* Start Task inputs *

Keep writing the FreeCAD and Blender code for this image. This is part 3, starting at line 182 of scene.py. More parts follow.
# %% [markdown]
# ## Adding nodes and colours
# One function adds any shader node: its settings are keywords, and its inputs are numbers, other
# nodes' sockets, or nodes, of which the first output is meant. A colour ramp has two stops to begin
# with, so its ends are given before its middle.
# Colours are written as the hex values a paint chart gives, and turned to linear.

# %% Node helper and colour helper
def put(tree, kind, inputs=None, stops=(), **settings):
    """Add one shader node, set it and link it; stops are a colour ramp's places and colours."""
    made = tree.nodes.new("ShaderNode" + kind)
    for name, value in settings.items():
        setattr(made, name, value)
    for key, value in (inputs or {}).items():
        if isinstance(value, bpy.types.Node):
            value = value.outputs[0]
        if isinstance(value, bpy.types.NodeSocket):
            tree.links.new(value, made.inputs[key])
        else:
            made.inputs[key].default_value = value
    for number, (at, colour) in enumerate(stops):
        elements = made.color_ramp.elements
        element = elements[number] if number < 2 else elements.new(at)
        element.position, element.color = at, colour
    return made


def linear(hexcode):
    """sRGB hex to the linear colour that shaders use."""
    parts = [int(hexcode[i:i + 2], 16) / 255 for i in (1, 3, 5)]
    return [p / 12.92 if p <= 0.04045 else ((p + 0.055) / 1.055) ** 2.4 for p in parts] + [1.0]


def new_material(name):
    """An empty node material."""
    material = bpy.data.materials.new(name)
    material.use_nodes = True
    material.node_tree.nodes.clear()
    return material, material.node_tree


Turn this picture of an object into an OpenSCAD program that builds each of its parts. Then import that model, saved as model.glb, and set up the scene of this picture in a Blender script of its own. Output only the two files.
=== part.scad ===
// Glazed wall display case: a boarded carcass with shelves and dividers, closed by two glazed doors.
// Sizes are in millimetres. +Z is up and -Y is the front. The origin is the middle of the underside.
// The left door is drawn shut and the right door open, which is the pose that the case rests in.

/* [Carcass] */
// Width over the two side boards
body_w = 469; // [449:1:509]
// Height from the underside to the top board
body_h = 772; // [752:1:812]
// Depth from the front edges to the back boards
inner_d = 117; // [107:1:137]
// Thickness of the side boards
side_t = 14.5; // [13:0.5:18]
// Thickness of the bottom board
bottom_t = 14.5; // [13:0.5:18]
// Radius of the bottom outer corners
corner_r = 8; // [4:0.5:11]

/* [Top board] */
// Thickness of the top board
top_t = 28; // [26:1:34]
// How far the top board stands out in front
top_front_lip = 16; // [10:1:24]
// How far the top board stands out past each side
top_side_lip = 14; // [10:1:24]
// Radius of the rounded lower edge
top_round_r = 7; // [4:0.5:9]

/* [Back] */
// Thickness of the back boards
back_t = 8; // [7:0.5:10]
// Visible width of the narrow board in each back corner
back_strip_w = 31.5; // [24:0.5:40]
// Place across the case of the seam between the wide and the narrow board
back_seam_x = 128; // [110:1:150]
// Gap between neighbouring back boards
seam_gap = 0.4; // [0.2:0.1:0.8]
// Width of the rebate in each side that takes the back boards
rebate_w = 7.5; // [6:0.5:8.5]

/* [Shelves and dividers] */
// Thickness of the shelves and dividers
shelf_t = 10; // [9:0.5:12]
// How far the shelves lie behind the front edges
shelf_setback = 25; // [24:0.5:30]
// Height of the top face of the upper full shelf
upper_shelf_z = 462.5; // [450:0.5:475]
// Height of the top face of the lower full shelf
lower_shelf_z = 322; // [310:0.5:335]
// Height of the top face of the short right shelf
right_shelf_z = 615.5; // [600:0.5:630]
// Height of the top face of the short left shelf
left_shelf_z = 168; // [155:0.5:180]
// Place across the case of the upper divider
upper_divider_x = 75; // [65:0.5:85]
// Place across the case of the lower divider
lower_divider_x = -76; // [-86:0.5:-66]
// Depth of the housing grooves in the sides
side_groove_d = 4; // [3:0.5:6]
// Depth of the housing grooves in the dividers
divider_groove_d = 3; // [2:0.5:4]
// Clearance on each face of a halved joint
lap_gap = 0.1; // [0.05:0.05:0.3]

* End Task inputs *
* Start Task inputs *

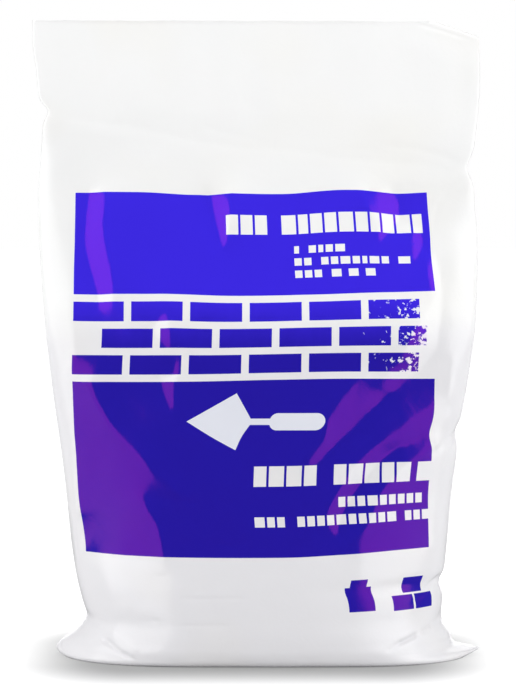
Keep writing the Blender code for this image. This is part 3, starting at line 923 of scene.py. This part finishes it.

* End Task inputs *

Extract from the listing above the lines between the line containing "Turn this picture" and the line containing "case rests in.", keeping both of those lines. Output nothing else.

Turn this picture of an object into an OpenSCAD program that builds each of its parts. Then import that model, saved as model.glb, and set up the scene of this picture in a Blender script of its own. Output only the two files.
=== part.scad ===
// Glazed wall display case: a boarded carcass with shelves and dividers, closed by two glazed doors.
// Sizes are in millimetres. +Z is up and -Y is the front. The origin is the middle of the underside.
// The left door is drawn shut and the right door open, which is the pose that the case rests in.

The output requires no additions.